[EXERCISE AIM]:
Only one portion of the data is to be written out: from the line bearing "0.85, metalness: 0" through the line bearing "if empty is". Write it exactly as it appears.

[GIVEN MATERIAL]:
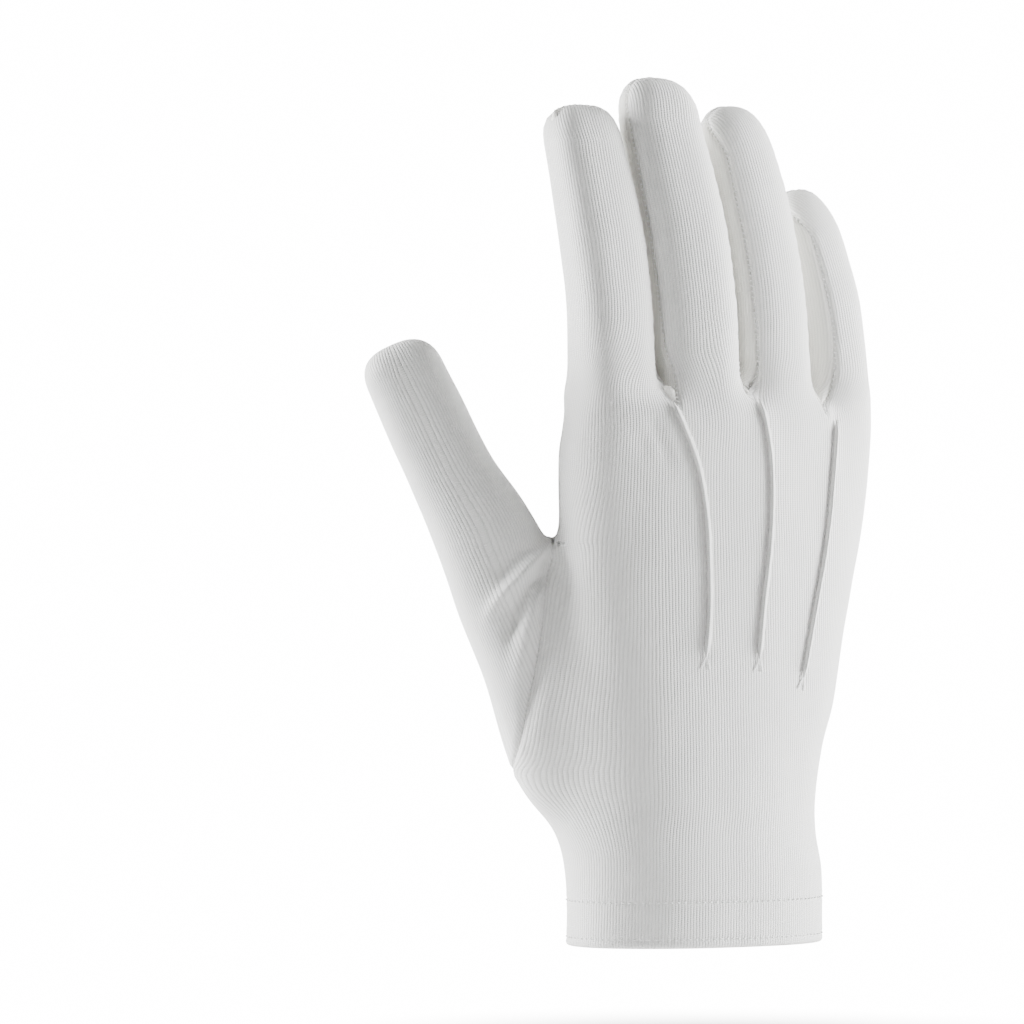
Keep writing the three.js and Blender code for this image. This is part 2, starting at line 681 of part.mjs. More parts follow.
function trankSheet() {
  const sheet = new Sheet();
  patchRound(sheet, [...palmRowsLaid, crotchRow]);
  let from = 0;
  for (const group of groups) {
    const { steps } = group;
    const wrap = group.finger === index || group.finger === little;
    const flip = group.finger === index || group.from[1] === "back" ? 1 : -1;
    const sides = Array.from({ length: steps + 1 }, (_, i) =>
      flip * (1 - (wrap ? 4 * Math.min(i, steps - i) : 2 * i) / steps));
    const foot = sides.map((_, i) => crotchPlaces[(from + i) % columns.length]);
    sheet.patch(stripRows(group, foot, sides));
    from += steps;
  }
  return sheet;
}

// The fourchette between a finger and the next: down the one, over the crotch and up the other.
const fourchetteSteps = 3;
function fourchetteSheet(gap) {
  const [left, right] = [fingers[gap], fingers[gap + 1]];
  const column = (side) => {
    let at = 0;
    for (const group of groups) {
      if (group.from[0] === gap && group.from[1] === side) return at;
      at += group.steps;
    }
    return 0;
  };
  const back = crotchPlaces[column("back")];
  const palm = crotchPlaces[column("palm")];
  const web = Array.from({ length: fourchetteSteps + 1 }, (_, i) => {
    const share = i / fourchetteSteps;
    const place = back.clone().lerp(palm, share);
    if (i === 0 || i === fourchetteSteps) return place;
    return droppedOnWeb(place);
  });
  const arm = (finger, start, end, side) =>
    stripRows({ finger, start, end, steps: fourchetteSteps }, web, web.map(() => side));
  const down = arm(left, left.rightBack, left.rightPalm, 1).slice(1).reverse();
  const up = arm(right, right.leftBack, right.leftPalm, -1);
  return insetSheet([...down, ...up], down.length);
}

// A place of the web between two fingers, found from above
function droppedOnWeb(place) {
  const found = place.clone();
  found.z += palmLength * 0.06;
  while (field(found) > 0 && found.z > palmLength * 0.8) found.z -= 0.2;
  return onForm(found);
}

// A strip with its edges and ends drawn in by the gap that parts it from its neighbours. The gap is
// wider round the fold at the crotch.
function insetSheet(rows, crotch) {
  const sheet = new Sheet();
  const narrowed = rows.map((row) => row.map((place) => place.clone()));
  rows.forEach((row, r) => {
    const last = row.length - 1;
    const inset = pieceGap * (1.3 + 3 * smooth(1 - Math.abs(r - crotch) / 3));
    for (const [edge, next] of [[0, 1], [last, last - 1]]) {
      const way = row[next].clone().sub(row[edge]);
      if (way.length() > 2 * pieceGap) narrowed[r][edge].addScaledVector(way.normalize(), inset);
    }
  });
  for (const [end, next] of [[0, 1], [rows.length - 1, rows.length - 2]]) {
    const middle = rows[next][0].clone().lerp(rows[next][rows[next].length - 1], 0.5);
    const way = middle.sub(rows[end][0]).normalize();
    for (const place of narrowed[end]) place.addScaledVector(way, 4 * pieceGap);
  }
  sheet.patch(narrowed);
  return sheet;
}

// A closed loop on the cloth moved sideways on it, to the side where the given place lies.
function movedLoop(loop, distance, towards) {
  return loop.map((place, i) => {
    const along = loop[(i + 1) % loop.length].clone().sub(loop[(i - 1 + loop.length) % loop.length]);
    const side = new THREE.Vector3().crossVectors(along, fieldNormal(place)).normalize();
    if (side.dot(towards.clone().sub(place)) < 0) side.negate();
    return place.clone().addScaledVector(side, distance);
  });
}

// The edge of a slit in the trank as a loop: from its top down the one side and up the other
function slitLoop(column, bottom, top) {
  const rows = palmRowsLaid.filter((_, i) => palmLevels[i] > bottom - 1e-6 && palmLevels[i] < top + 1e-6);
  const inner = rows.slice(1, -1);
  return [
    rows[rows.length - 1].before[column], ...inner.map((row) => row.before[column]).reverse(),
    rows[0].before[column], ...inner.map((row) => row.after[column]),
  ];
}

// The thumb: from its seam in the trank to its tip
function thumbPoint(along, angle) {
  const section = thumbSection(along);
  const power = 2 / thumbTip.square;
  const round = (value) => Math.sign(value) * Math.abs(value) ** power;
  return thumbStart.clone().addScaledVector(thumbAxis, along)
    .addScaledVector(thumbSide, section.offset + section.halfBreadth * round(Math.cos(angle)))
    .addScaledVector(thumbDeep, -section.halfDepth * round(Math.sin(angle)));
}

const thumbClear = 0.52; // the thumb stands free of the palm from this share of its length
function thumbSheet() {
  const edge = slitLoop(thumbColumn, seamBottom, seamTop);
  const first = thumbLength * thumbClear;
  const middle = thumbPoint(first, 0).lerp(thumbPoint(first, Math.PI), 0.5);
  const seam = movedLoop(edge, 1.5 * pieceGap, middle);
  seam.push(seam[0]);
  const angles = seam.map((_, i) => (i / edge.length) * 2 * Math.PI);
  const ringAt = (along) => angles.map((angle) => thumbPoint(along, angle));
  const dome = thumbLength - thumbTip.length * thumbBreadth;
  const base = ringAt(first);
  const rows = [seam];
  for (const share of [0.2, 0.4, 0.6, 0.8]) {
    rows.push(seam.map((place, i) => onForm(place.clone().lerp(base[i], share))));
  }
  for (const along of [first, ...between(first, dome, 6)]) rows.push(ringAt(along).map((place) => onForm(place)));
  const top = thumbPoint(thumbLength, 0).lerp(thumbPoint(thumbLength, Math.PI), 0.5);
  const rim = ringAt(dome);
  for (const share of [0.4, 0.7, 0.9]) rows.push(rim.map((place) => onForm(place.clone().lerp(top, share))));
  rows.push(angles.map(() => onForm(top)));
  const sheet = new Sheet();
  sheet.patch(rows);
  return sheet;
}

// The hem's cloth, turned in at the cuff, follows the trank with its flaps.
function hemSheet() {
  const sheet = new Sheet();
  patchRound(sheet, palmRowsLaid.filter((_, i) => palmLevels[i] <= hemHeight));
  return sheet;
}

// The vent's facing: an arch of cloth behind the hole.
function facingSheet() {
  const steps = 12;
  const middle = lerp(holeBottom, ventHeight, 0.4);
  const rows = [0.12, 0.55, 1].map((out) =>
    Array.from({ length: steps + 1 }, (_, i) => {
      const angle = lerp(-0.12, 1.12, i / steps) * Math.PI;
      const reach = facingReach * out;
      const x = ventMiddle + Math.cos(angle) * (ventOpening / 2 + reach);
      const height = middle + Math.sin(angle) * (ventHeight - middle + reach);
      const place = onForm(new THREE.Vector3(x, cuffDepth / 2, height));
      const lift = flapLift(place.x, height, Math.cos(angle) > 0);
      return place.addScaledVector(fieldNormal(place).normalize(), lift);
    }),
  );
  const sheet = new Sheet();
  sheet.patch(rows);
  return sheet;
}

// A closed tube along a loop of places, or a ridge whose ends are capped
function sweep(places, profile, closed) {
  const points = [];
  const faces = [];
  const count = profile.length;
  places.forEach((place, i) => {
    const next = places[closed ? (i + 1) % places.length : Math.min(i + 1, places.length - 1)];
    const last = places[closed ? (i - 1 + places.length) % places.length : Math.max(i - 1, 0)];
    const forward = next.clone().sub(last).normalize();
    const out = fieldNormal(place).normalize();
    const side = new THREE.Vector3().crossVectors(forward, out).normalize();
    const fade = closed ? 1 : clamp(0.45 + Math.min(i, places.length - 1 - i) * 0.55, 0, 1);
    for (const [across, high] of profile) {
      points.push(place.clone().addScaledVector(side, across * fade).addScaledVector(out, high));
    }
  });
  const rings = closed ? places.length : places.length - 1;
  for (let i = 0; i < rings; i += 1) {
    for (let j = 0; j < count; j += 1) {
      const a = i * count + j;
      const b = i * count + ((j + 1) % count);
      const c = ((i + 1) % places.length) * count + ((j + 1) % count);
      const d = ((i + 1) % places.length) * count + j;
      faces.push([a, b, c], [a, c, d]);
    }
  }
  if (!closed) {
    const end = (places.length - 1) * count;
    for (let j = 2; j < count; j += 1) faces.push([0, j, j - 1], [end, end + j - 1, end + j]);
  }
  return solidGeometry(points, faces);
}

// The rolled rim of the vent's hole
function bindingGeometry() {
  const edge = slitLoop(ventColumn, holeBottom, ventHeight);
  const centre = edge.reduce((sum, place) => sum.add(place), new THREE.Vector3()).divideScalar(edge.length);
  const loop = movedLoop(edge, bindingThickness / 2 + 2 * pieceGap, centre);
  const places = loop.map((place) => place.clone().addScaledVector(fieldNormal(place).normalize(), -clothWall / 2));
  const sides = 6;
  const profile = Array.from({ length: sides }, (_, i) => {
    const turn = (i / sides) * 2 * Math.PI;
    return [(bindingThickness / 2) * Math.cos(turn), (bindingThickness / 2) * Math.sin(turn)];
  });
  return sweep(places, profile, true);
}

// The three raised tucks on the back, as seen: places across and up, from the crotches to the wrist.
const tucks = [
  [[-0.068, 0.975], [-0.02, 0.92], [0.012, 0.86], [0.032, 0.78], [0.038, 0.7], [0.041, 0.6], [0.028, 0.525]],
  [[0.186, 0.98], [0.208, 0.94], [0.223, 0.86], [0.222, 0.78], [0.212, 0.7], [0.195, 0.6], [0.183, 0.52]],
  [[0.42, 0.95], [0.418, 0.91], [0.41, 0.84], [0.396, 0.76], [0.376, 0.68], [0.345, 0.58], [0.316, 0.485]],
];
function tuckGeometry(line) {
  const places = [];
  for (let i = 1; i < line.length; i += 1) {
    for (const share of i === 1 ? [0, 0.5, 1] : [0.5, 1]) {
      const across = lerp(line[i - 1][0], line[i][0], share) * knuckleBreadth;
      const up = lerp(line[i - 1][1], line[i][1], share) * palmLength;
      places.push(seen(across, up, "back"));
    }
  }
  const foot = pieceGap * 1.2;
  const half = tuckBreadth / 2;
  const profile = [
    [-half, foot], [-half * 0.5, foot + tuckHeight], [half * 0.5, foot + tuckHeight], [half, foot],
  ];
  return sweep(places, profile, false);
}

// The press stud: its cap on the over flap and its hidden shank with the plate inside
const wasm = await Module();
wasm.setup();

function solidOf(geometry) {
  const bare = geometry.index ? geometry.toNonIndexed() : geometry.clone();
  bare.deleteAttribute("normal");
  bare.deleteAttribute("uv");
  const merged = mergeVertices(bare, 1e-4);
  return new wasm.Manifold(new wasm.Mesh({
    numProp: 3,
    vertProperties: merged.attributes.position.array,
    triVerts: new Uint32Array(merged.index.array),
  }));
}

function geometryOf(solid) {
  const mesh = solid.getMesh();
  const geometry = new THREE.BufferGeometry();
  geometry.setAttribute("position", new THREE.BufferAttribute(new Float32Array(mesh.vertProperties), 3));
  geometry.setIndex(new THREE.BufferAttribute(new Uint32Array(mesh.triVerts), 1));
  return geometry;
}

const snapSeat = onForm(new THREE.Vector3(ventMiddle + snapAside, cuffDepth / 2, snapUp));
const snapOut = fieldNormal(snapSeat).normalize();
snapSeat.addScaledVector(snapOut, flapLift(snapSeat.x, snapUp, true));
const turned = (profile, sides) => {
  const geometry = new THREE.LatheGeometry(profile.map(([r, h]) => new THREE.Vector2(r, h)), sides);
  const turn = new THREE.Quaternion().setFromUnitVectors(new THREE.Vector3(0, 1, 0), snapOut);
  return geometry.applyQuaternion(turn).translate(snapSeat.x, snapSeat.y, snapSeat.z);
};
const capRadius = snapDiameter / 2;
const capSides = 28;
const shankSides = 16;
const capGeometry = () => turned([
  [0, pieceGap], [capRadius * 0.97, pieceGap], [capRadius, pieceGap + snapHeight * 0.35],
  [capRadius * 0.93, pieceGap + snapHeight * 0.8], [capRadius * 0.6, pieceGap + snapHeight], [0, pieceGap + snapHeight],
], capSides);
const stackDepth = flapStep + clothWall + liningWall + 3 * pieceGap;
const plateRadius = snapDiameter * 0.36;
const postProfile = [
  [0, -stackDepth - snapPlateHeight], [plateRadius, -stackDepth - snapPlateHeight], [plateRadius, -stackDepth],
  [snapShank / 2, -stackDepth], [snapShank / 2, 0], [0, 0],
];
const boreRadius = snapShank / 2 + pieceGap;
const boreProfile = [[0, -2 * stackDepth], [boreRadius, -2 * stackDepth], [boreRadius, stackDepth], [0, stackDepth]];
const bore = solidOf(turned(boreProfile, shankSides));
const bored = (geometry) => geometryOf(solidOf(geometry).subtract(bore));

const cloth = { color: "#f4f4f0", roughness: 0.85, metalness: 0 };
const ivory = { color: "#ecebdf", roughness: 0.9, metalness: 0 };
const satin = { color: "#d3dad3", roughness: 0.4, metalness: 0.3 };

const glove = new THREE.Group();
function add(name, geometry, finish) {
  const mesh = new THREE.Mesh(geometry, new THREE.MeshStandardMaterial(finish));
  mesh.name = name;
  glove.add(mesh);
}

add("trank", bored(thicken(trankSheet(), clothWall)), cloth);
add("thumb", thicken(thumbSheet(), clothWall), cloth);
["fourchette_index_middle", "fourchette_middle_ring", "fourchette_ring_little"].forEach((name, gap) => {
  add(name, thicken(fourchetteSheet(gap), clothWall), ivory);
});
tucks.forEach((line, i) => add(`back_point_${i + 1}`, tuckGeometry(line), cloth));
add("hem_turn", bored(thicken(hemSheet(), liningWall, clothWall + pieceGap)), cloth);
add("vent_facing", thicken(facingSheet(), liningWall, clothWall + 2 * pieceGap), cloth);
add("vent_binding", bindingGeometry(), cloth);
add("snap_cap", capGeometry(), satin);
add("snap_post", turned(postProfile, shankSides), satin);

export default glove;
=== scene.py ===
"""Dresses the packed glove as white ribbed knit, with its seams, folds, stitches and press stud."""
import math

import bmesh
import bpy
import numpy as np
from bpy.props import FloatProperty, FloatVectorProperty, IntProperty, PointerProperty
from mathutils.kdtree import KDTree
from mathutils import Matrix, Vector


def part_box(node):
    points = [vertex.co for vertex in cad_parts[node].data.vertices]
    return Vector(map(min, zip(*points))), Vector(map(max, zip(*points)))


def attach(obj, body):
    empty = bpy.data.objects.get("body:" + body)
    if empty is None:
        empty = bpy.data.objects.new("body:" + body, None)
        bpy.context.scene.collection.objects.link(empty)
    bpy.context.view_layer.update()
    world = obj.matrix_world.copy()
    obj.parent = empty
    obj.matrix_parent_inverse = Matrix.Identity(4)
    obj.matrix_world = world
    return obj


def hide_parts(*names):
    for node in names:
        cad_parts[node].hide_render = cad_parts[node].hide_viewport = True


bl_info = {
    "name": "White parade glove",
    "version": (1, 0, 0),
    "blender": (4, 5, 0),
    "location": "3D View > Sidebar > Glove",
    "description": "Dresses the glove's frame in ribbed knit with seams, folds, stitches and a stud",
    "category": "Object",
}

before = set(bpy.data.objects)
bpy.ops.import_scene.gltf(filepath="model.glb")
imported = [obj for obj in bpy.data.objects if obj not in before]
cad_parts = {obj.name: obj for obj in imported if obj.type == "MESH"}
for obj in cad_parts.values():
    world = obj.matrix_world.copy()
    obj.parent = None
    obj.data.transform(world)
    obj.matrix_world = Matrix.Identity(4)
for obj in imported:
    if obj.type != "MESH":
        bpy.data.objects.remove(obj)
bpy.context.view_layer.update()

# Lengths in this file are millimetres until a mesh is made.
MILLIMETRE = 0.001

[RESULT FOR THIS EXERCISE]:
const cloth = { color: "#f4f4f0", roughness: 0.85, metalness: 0 };
const ivory = { color: "#ecebdf", roughness: 0.9, metalness: 0 };
const satin = { color: "#d3dad3", roughness: 0.4, metalness: 0.3 };

const glove = new THREE.Group();
function add(name, geometry, finish) {
  const mesh = new THREE.Mesh(geometry, new THREE.MeshStandardMaterial(finish));
  mesh.name = name;
  glove.add(mesh);
}

add("trank", bored(thicken(trankSheet(), clothWall)), cloth);
add("thumb", thicken(thumbSheet(), clothWall), cloth);
["fourchette_index_middle", "fourchette_middle_ring", "fourchette_ring_little"].forEach((name, gap) => {
  add(name, thicken(fourchetteSheet(gap), clothWall), ivory);
});
tucks.forEach((line, i) => add(`back_point_${i + 1}`, tuckGeometry(line), cloth));
add("hem_turn", bored(thicken(hemSheet(), liningWall, clothWall + pieceGap)), cloth);
add("vent_facing", thicken(facingSheet(), liningWall, clothWall + 2 * pieceGap), cloth);
add("vent_binding", bindingGeometry(), cloth);
add("snap_cap", capGeometry(), satin);
add("snap_post", turned(postProfile, shankSides), satin);

export default glove;
=== scene.py ===
"""Dresses the packed glove as white ribbed knit, with its seams, folds, stitches and press stud."""
import math

import bmesh
import bpy
import numpy as np
from bpy.props import FloatProperty, FloatVectorProperty, IntProperty, PointerProperty
from mathutils.kdtree import KDTree
from mathutils import Matrix, Vector


def part_box(node):
    points = [vertex.co for vertex in cad_parts[node].data.vertices]
    return Vector(map(min, zip(*points))), Vector(map(max, zip(*points)))


def attach(obj, body):
    empty = bpy.data.objects.get("body:" + body)
    if empty is None:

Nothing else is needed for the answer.